My checking account bank wouldn't accept my Trust name unless I gave them a copy of my Trust for them to keep in their files...I fought them for months then opted to give in or this money would go through Probate...
  |     |   2,898 posts since 2010
If you have a formal trust most banks require to have a COPY of that trust on file. For a ITF or POD (informal trust) it is not required.
  |     |   121 posts since 2019
In many states, something called a "certificate of trust" is often created when a lawyer (or a very knowledgeable layperson) sets up a formal trust. This is an extract of the trust, normally a much smaller document, that includes only the sections of the trust the bank (or other financial institution) needs to know about. A copy of this "certificate" can be given to the bank, and that should satisfy them. Often states whose laws specify such a certificate will have statutes that say something like "A trustee may furnish to a person other than a beneficiary a certification of trust instead of a copy of the trust instrument. The certification of trust must contain the following information: ..." etc. etc.

Much of the law regulating trusts is state law, so YMMV.
  |     |   3 posts since 2018
Does anybody has a list of banks, credit unions and the like that allow for trust accounts, particularly for Internet-based accounts?

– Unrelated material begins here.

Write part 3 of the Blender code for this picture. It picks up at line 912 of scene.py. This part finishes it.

I am sure all of those with physical branches do and it would be no problem to open one in person.

But what about on-line operations? People below mentioned some but no list. For instance, I wonder if CIT bank allows that. I can't find an answer. They now has pretty attractive savings rates so...

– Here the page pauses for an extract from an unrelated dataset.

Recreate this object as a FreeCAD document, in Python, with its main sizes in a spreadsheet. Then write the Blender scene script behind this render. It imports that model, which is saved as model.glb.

  |     |   40 posts since 2010
Hi Vic1, I don't think there's a list of institutions accepting Trust accounts either on land or online. When you've chosen an institution and you fill out your application, just enter your Trust Name, then at the end, if you are the trustee, sign as "John Doe, Trustee". Or you might want to ask them before applying whether they accept it.
  |     |   1 posts since 2018
I am trying to open same account for my Mom but in some banks we are being told that we need to get our lawyer involved. Is that truth? To me it seems like simple account why lawyer which wants to charge us $2000 for this needs to be involved?
Is this something i can open without lawyer getting involved?

Thanks Jimmy.
  |     |   2,898 posts since 2010
If you are the rep of your mom or POA, there are forms that your mom and you or others must sign. The forms your mother signs lists what you or others are allowed to spend this money on. You sign forms acknowledging you understand what she has signed and you or others will abide by these restrictions under penalty of the law which in my state is 10 times the misappropriations, plus a jail sentence. You also may be required to save receipts and bills associated with any money spent from this account. These papers are filed with the signature cards. Whether these forms have to be from a lawyer or from a the library or from other source depends on your state and banking laws.